▶ _THE TASK_: Please set down exactly the lines of the listing below from the line containing "Continue the FreeCAD" through the line containing "return bar.common(box(-flats /", both lines included, leaving out all other lines.

[Stored items from a collection]
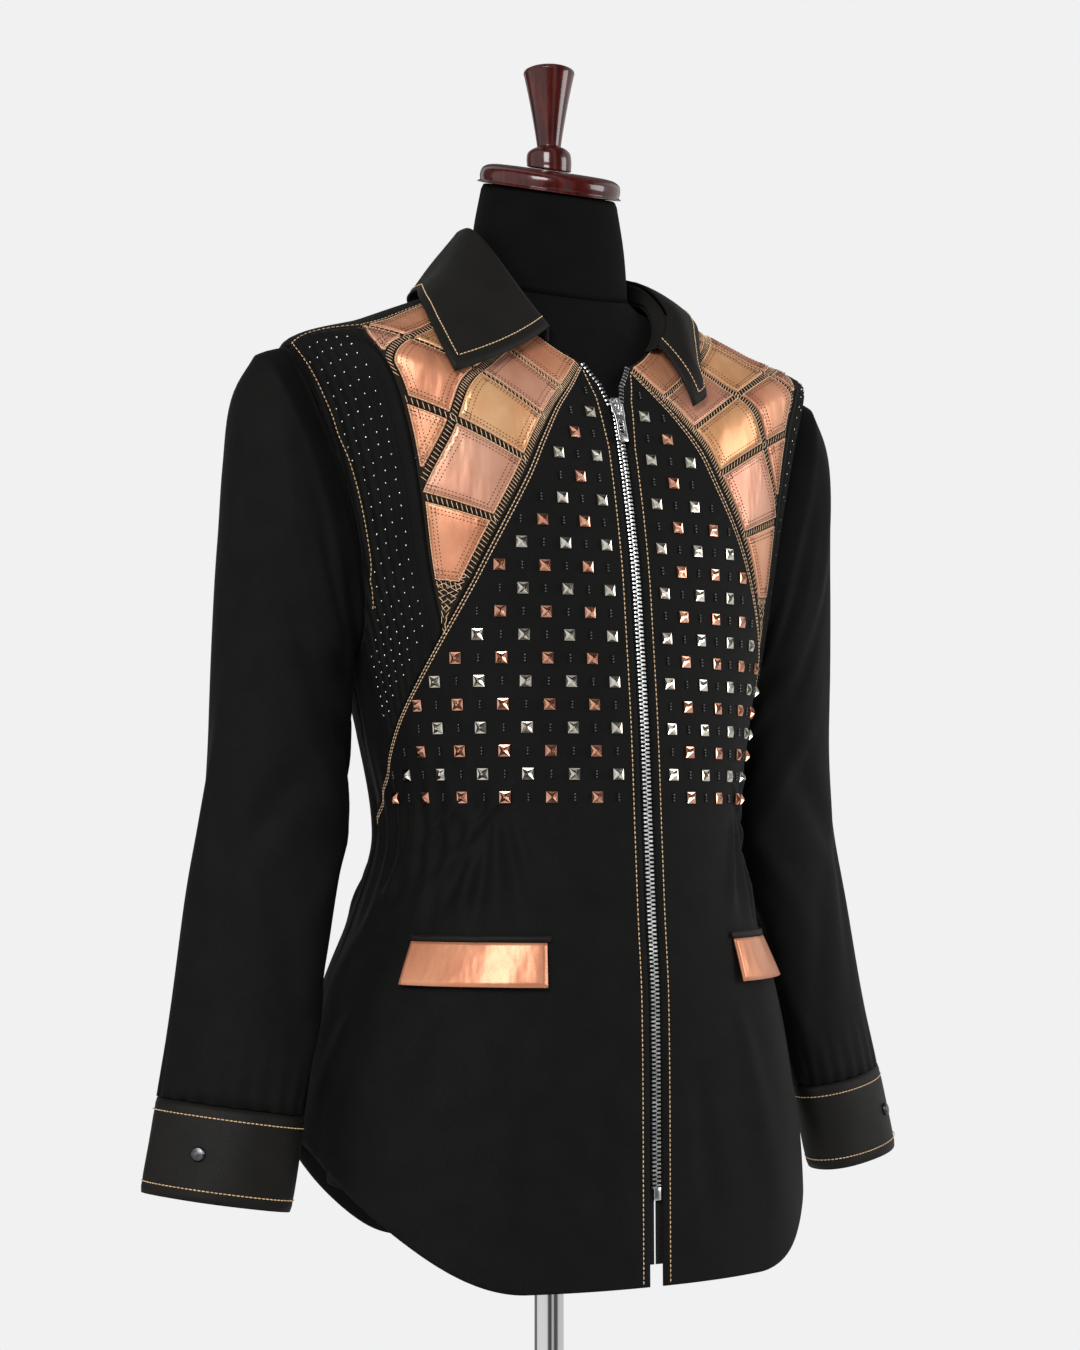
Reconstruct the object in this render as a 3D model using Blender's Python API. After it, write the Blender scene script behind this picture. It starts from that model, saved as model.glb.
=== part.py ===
"""Shirt jacket worn on a limbless dress form, with its stand.

Metres, +Z up. The front faces -Y and the wearer's left is +X. The origin is the middle of
the stand's base, on the floor.

The trunk is one smooth surface, given by an angle round the body and a level up it. Angle 0
is the centre front, +90 the wearer's left and 180 the centre back. A level is the height of a
ring of the trunk, and above the chest the rings tip up over the shoulders. Every cloth piece
of the trunk is a patch of that surface, cut out by seam lines and given a wall.
"""

import math

import bmesh
import bpy
import numpy as np
from mathutils import Matrix, Vector
from mathutils.geometry import delaunay_2d_cdt

# ---------------------------------------------------------------- driving dimensions
CLOTH = 0.0016            # wall of the jacket's cloth
LEATHER = 0.0014          # wall of a copper leather patch
CUFF_WALL = 0.0024        # a cuff is two layers of cloth
TAPE = 0.0009             # wall of the zip's tape
TAPE_UNDER = 0.0080       # how far the tape reaches under the front, from its edge
TAPE_BESIDE = 0.0047      # how far it reaches beside the front, towards the teeth
SEAM_GAP = 0.0003         # clearance between two pieces that meet
LAYER_GAP = 0.0008        # clearance between two pieces that lie on each other
TRUNK_POWER = 2.2         # how square the trunk's rings are; 2 is an ellipse
PLAN_RADIUS = 0.15        # radius that turns an angle into a length on the cutting plan

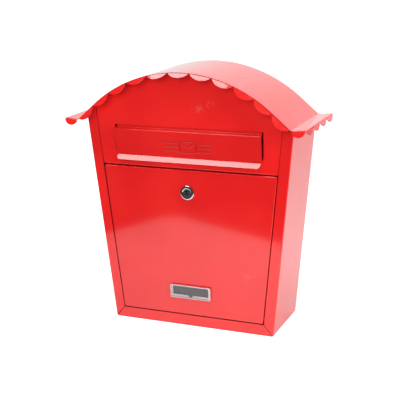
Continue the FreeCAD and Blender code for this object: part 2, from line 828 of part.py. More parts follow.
def rod_clip():
    """Domed push-on clip that keeps the rod in its lugs."""
    x0 = SLOT_WIDTH / 2 + SHEET + ROD_CLIP_GAP
    x1 = x0 + ROD_CLIP_THICKNESS
    bore = ROD_RADIUS + RUNNING_CLEARANCE
    profile = loop_face([
        point(x0, 0, ROD_CLIP_RADIUS),
        point(x1, 0, ROD_CLIP_RADIUS),
        point(x1 + ROD_CLIP_THICKNESS, 0, bore),
        point(x0 + ROD_CLIP_THICKNESS, 0, bore),
    ])
    clip = profile.revolve(point(0, 0, 0), point(1, 0, 0), FULL_TURN)
    clip.translate(point(0, ROD_Y, ROD_Z))
    return clip


def door_tray(inset, front, back, radius):
    """Prism of the door's outline with a rounded front edge."""
    gap = SIDE_RETURN + DOOR_GAP + side_inset_of(inset)
    bottom = DOOR_BOTTOM + inset
    top = DOOR_TOP - inset
    solid = lean_prism(gap, bottom, top, front, back, 0)
    corner = max(DOOR_CORNER_RADIUS - inset, radius + NEAR)
    solid = solid.makeFillet(corner, [edge for edge in solid.Edges if along_y(edge)])
    rim = [edge for edge in solid.Edges if edge.BoundBox.YMax < front + NEAR]
    return solid.makeFillet(radius, rim)


def door_reliefs():
    """Notches that part the door's four flanges at its corners."""
    cuts = []
    size = DOOR_CORNER_RELIEF
    front = DOOR_EDGE_RADIUS
    for z0, z1 in ((DOOR_BOTTOM, DOOR_BOTTOM + size), (DOOR_TOP - size, DOOR_TOP)):
        edge = half_width((z0 + z1) / 2) - SIDE_RETURN - DOOR_GAP
        cut = box(edge - size, edge + size, front, DOOR_FLANGE, z0 - CUT_PAST, z1 + CUT_PAST)
        cuts += both_sides(cut)
    return cuts


def double_d(radius, flats, y0, y1):
    """Round bar with two upright flats, on the lock's axis."""
    bar = rod_y(radius, y0, y1, 0, LOCK_Z)
    return bar.common(box(-flats / 2, flats / 2, y0, y1, LOCK_Z - radius, LOCK_Z + radius))


def plate_studs(radius, y0, y1):
    z = PLATE_BOTTOM + PLATE_HEIGHT / 2
    x = PLATE_WIDTH / 2 - PLATE_STUD_INSET
    return [rod_y(radius, y0, y1, x, z), rod_y(radius, y0, y1, -x, z)]


def door():
    """Door folded to a shallow tray, with the lock's hole and the pivots' holes."""
    outer = door_tray(0, -DOOR_PROUD, DOOR_BACK, DOOR_EDGE_RADIUS)
    inner = door_tray(SHEET, SHEET - DOOR_PROUD, DOOR_BACK + SHEET, DOOR_EDGE_RADIUS - SHEET)
    tray = outer.cut(inner).cut(door_reliefs())
    radius = LOCK_BARREL_RADIUS + HOLE_CLEARANCE
    flats = LOCK_FLATS + 2 * HOLE_CLEARANCE
    lock_hole = double_d(radius, flats, -LOCK_HEAD_HEIGHT, DOOR_FLANGE)
    pivots = rod_x(PIVOT_RADIUS + RUNNING_CLEARANCE, -LONG, LONG, HINGE_Y, HINGE_Z)
    studs = plate_studs(PLATE_STUD_RADIUS + HOLE_CLEARANCE, -DOOR_FLANGE, DOOR_FLANGE)
    return tidy(tray.cut([lock_hole, pivots] + studs))


def bracket_inner():
    return half_width(HINGE_Z) - SIDE_RETURN + BRACKET_SETBACK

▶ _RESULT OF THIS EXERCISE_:
Continue the FreeCAD and Blender code for this object: part 2, from line 828 of part.py. More parts follow.
def rod_clip():
    """Domed push-on clip that keeps the rod in its lugs."""
    x0 = SLOT_WIDTH / 2 + SHEET + ROD_CLIP_GAP
    x1 = x0 + ROD_CLIP_THICKNESS
    bore = ROD_RADIUS + RUNNING_CLEARANCE
    profile = loop_face([
        point(x0, 0, ROD_CLIP_RADIUS),
        point(x1, 0, ROD_CLIP_RADIUS),
        point(x1 + ROD_CLIP_THICKNESS, 0, bore),
        point(x0 + ROD_CLIP_THICKNESS, 0, bore),
    ])
    clip = profile.revolve(point(0, 0, 0), point(1, 0, 0), FULL_TURN)
    clip.translate(point(0, ROD_Y, ROD_Z))
    return clip


def door_tray(inset, front, back, radius):
    """Prism of the door's outline with a rounded front edge."""
    gap = SIDE_RETURN + DOOR_GAP + side_inset_of(inset)
    bottom = DOOR_BOTTOM + inset
    top = DOOR_TOP - inset
    solid = lean_prism(gap, bottom, top, front, back, 0)
    corner = max(DOOR_CORNER_RADIUS - inset, radius + NEAR)
    solid = solid.makeFillet(corner, [edge for edge in solid.Edges if along_y(edge)])
    rim = [edge for edge in solid.Edges if edge.BoundBox.YMax < front + NEAR]
    return solid.makeFillet(radius, rim)


def door_reliefs():
    """Notches that part the door's four flanges at its corners."""
    cuts = []
    size = DOOR_CORNER_RELIEF
    front = DOOR_EDGE_RADIUS
    for z0, z1 in ((DOOR_BOTTOM, DOOR_BOTTOM + size), (DOOR_TOP - size, DOOR_TOP)):
        edge = half_width((z0 + z1) / 2) - SIDE_RETURN - DOOR_GAP
        cut = box(edge - size, edge + size, front, DOOR_FLANGE, z0 - CUT_PAST, z1 + CUT_PAST)
        cuts += both_sides(cut)
    return cuts


def double_d(radius, flats, y0, y1):
    """Round bar with two upright flats, on the lock's axis."""
    bar = rod_y(radius, y0, y1, 0, LOCK_Z)
    return bar.common(box(-flats / 2, flats / 2, y0, y1, LOCK_Z - radius, LOCK_Z + radius))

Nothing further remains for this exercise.